If this is the case (thoughts please!) then it occurs to me that trying to create a society free of gender stereotypes may do more harm than good. My argument would be this: gender stereotypes provide necessary tools for us to make sense of the world around us. If we attempt to remove gender stereotypes completely, we are left with one of two situations:
a) men and women are simply unable to form a coherent picture of who they are as individuals.
b) Stereotypes sneak in by the back door, and aren't recognized for what they are.

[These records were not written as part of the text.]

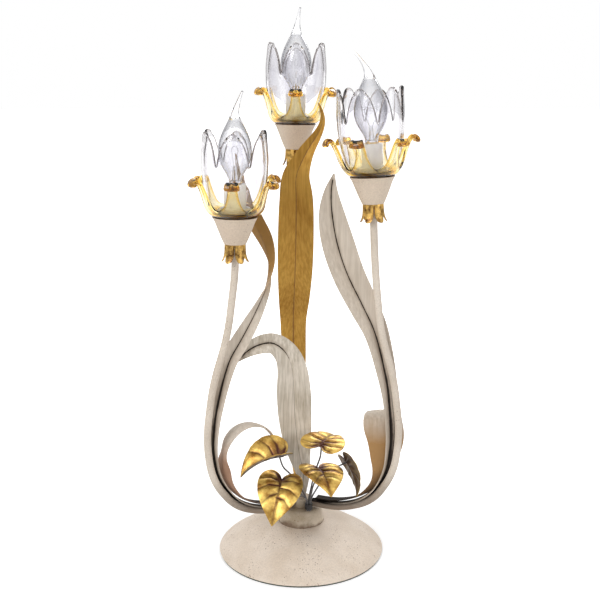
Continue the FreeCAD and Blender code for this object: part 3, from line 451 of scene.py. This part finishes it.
# %% The finishes of the small parts
heart_finish = heart_gold()
sepal_finish = plain_gold()
clear_glass = blown_glass(
    "clear blown glass", (0.93, 0.925, 0.94), cord=(0.80, 0.79, 0.83), reflection_and_thickness_dark=(0.16, 0.13, 0.12),
)
bulb_glass = blown_glass(
    "bulb glass", (0.93, 0.93, 0.94), cord=(0.86, 0.86, 0.88), reflection_and_thickness_dark=(0.22, 0.22, 0.24),
    waviness=0.05, edge=(0.05, 0.75),
)
mount_glass = blown_glass(
    "bulb stem glass", (0.80, 0.81, 0.83), cord=(0.7, 0.7, 0.72), reflection_and_thickness_dark=(0.25, 0.25, 0.27), waviness=0.05,
)
amber = amber_glass()
holder_white = plain_metal("moulded white plastic", (0.92, 0.90, 0.85), (0.88, 0.86, 0.80), 0.35, 0.0)
brass = plain_metal("brass", (0.76, 0.56, 0.26), (0.62, 0.42, 0.17), 0.3)
zinc = plain_metal("zinc plated steel", (0.62, 0.61, 0.58), (0.46, 0.45, 0.43), 0.35)
iron = plain_metal("cast iron", (0.09, 0.09, 0.09), (0.04, 0.04, 0.04), 0.7, 0.6)
dark_wire = plain_metal("oxidised wire", (0.22, 0.21, 0.21), (0.09, 0.085, 0.085), 0.5, 0.5)
pitch_black = plain_metal("pitched binding", (0.035, 0.03, 0.03), (0.012, 0.01, 0.01), 0.6, 0.0)
lead_sheath = plain_metal("lead sheath", (0.55, 0.48, 0.34), (0.50, 0.43, 0.30), 0.5, 0.0)
felt_finish = felt()

# %% [markdown]
# ## Finishes on the frame's own pieces
# Tubes, cups and the base already have their true form, so they keep it and take a finish.

# %% Assign by material slot
SLOT_FINISH = {
    "cream_paint": stem_cream, "ivory_paint": LEAF_PAINT["leaf_right"], "antique_gold": sepal_finish,
    "amber_glass": amber, "clear_glass": clear_glass, "bulb_glass": bulb_glass,
    "holder_plastic": holder_white, "brass": brass,
    "bulb_mount": mount_glass, "cast_weight": iron, "felt": felt_finish, "dark_wire": dark_wire,
    "lead_sheath": lead_sheath, "plated_steel": zinc,
}
OWN_FINISH = {
    "base_dome": base_cream_painted_lit, "collar_cup": collar_cream, "hub": collar_cream, "wire_binding": pitch_black,
}
OWN_FINISH.update({"cup_" + head: cup_cream_painted_shade for head in CORNERS})
for part in frame["record"]["subparts"]:
    node = frame["nodes"][part["node"]]
    node.data.materials.clear()
    node.data.materials.append(OWN_FINISH.get(part["node"], SLOT_FINISH[part["material_slot"]]))
print("finishes given to", len(frame["nodes"]), "pieces")

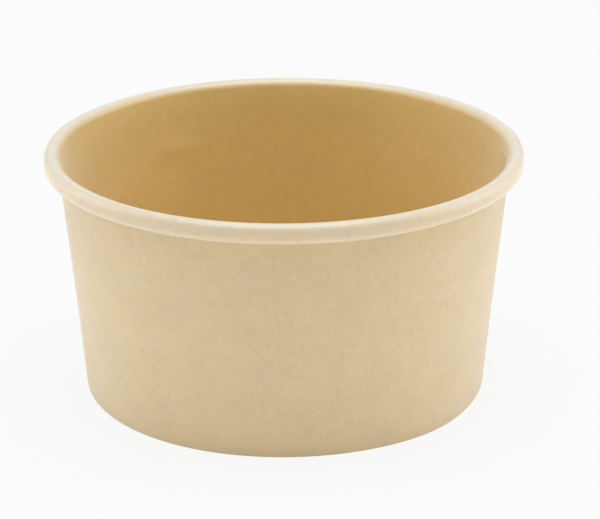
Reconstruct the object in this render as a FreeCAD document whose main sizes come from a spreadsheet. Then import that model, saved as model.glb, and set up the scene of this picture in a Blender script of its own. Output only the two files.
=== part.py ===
import FreeCAD, Part
import math
import os

import Sketcher

# Paper ice cream tub, in millimetres, +Z up, standing on the plane z = 0 with its axis on Z.
# Two pieces of paperboard. The side wall is one blank, wrapped and lapped in a seam: its top edge is
# rolled outwards into the rim, and its foot is folded inwards and up. The bottom disc is drawn down
# at its edge into a skirt, which is held in that fold.

SIZES = {
    "rim_diameter": 87.0,        # across the outside of the rolled rim
    "tub_height": 45.0,          # foot to the top of the rim
    "base_diameter": 74.0,       # across the outside of the foot
    "wall_sheet": 0.4,           # thickness of the side wall's paperboard
    "disc_sheet": 0.35,          # thickness of the bottom disc's paperboard
    "curl_width": 2.8,           # rolled rim, from the inside of the tub to its outermost line
    "curl_height": 3.65,         # rolled rim, from its top to its lowest line
    "lid_land": 0.5,             # upright stretch of the rim's outer side, which a lid grips
    "tuck_radius": 0.25,         # inside radius where the rim's free edge turns up
    "tuck_length": 0.6,          # straight end of the rim's free edge
    "tuck_gap": 0.15,            # rim's free edge to the outside of the wall
    "foot_press": 0.06,          # how far the fold is pressed flat where the tub stands
    "disc_recess": 5.6,          # underside of the bottom disc above the foot
    "disc_bend": 0.9,            # outside radius where the disc turns down into its skirt
    "hem_drop": 0.1,             # free edge of the foot's inner fold below the start of that bend
    "skirt_rise": 0.5,           # lower edge of the skirt above the centre of the fold
    "seal_gap": 0.03,            # skirt to the wall, and skirt to the hem
    "seam_turn": 4.0,            # degrees from +X to the inner flap's edge
    "lap_width": 8.0,            # overlap of the two flaps, measured at the foot
    "lap_ramp": 1.5,             # length in which the outer flap climbs onto the inner one
    "lap_foot": 0.8,             # lower end of the outer flap's step, above the foot
    "lap_drop": 0.3,             # upper end of the outer flap's step, below the rim
    "groove_inset": 0.6,         # ends of the inner flap's step, above the disc and below the rim
}

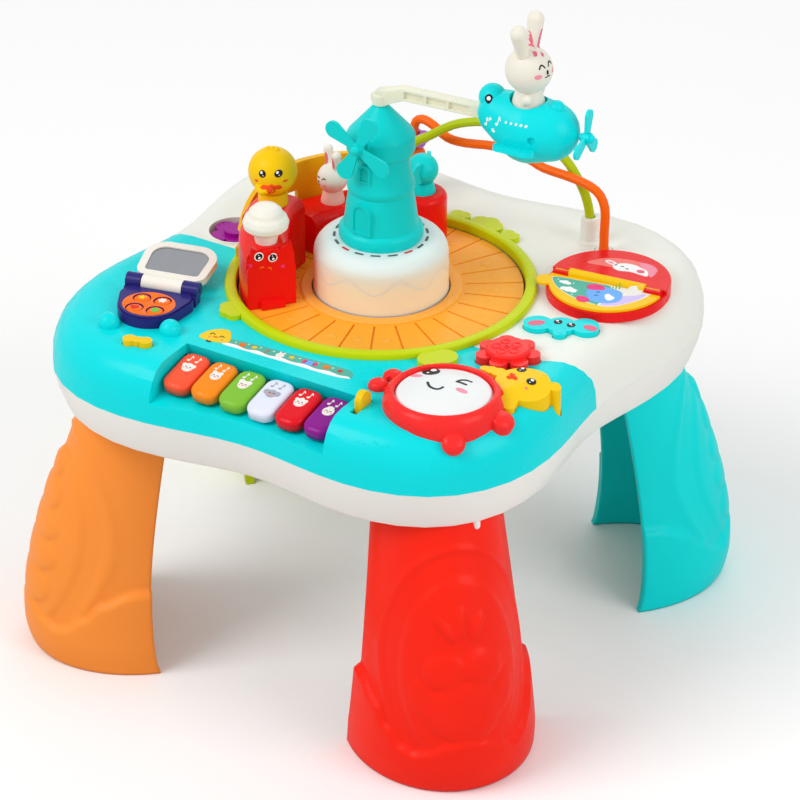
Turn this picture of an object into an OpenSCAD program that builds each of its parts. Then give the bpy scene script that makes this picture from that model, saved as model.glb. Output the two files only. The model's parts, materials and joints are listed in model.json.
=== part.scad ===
// Musical activity table: a lobed play top on four leg shells, with a turning train round
// an iced cake and windmill, a plane that flies on an arm above it, and a ring of keys,
// buttons, spinners and beads. Millimetres. The windmill's axis is the Z axis, the floor is
// z = 0 and the keyboard faces -Y.

/* [Table] */
// Height of the flat play surface above the floor
top_z = 270; // [240:1:310]
// Height of the covers from the seam to the play surface
cover_h = 42; // [38:1:48]
// Height of the base tray under the seam
tray_h = 32; // [28:1:38]
// Mean radius of the seam's outline
outline_r = 215.2; // [208:0.1:224]
// How far the lobes swing out and the sides swing in
lobe_swing = 25.6; // [18:0.1:30]
// Extra reach of the lobes on one diagonal
diagonal_stretch = 3.6; // [0:0.1:5]
// Width of the covers' rounded shoulder
shoulder_w = 30; // [20:1:34]
// How far the tray's lower rim draws in from the seam
rim_inset = 9; // [4:0.5:12]
// Wall of the covers and the tray
shell_wall = 2.6; // [2:0.1:3.4]
// Gap between the two covers at their parting line
parting_gap = 0.2; // [0.1:0.05:0.5]

/* [Legs] */
// Wall of the leg shells
leg_wall = 3; // [2.2:0.1:4]
// Radius from the axis to the open side of a leg at the tray
leg_top_r = 169; // [162:1:176]
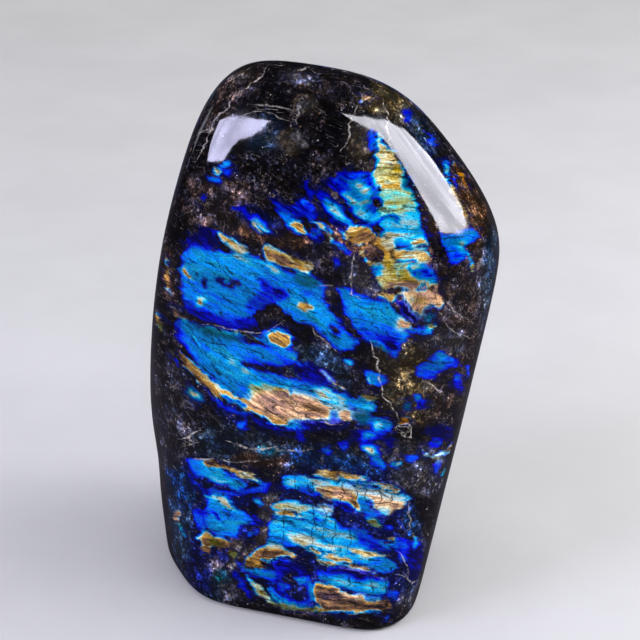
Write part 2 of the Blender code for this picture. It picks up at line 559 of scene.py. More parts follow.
# Top right: thin strips of blue and gold beside the lamp's reflection.
flash("crown_chip", "ultra", (403, 110), (410, 110), (411, 121), (404, 120))
tinge("crown_gold", "moss", (358, 94), (376, 93), (390, 104), (378, 112), (364, 107), soft=5)
streak("crown_cream", "peach", 3, (360, 102), (365, 98), (374, 99))
flash("strip_azure", "azure", (423, 127), (433, 138), (437, 145), (432, 144), (427, 137))
flash("strip_foam", "aqua", (443, 162), (448, 162), (451, 168), (449, 176), (445, 172))
flash("strip_spot", "azure", (453, 180), (456, 180), (456, 185), (453, 184))
streak("crescent_fringe", "gold", 3, (432, 160), (448, 183), (455, 195), (462, 208), (467, 222))
flash("rim_amber", "amber", (452, 160), (464, 175), (468, 188), (463, 182), (457, 172))
flash("brow_strip", "cobalt", (368, 130), (374, 130), (375, 150), (369, 150))
flash("brow_strip_edge", "teal", (374, 145), (378, 145), (378, 172), (374, 172))
flash("brow_cream", "cream", (376, 133), (381, 133), (384, 140), (388, 150), (380, 165), (377, 160))

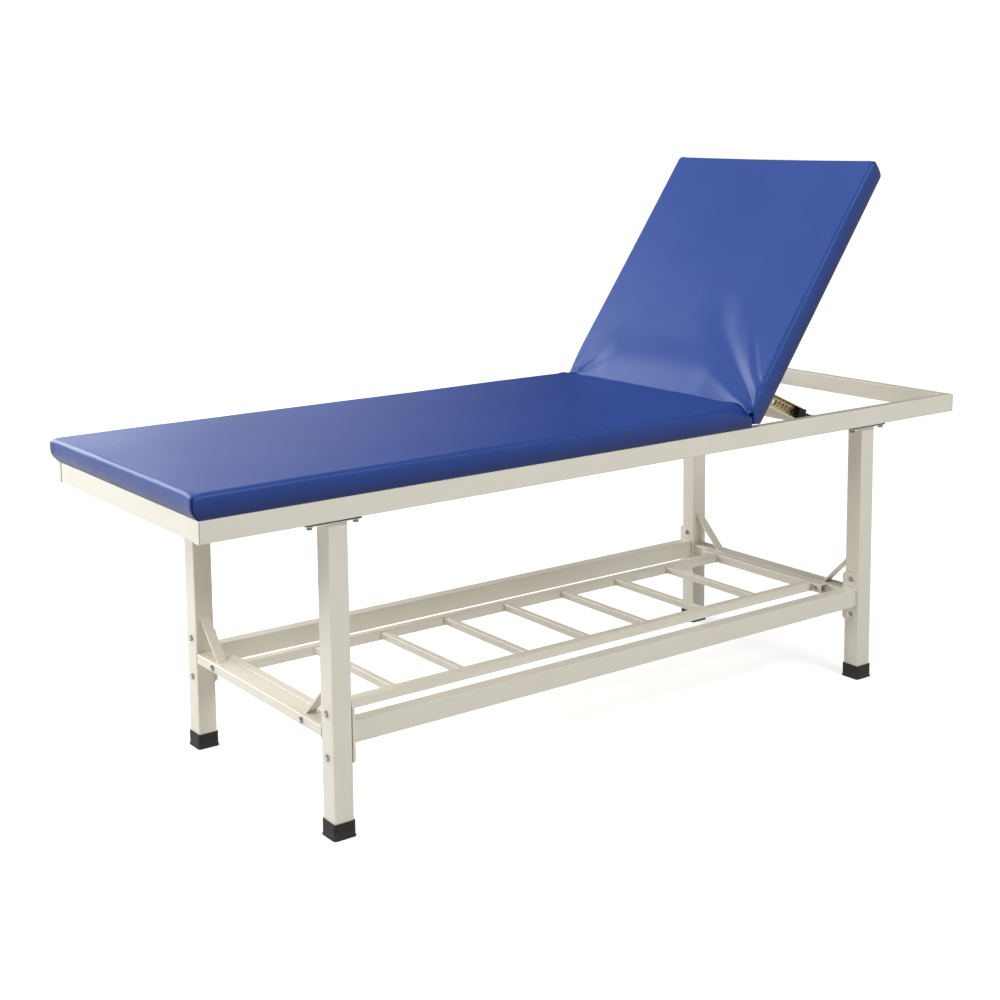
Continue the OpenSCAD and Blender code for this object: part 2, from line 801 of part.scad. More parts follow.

My opinion is that men are falling into category a) and women into b). Remove the validity of the traditional male stereotypes and non-gender specific traits that are associated with men become something that may be rejected. So, for example, men are "supposed" to be protective of women. This is a gender stereotype associated with much of what is wrong with a misogynistic society. However, the desire to want to protect the important women in a man's life has (in an ideal, equal society) nothing to do with his gender or the genders of those he is wanting to protect. This leaves the man with no reference point, and he has to go through the process, trial and error, of learning how to express those feelings without being sexist. Many men will simply give up, as only the emotionally intelligent and sensitive will be able to work it out.
The new female stereotype of the woman as being able to do everything on her own - successful career, well-rounded childcare, look after hopeless hubby etc etc - not only contributes to the problems of male a) but potentially puts women in the invidious position of consciously rejecting help from others on the basis that its not what a woman should do. If a desire to conform to stereotypes is hard-wired, then following the ultra-capable woman stereotype is a real bind. Whilst there are ultra-capable women out there who do have loving, equal partnerships it seems that they are happy because they are with ultra-capable men. Most women are not ultra-capable and most men are not either, so a woman confronted with the ultra-capable woman stereotype must either seek out one of the few ultra-capable men or choose to reject men altogether. Or feel a failure because she isn't ultra-capable and is, therefore, not a proper woman.
Boiling it all down, I suppose the questions I have are these: how do we know whether or not the idealized models of men and women we are designing through feminism are not gender stereotypes themselves, and if we inevitably have gender stereotypes no matter what we do, what should those stereotypes look like?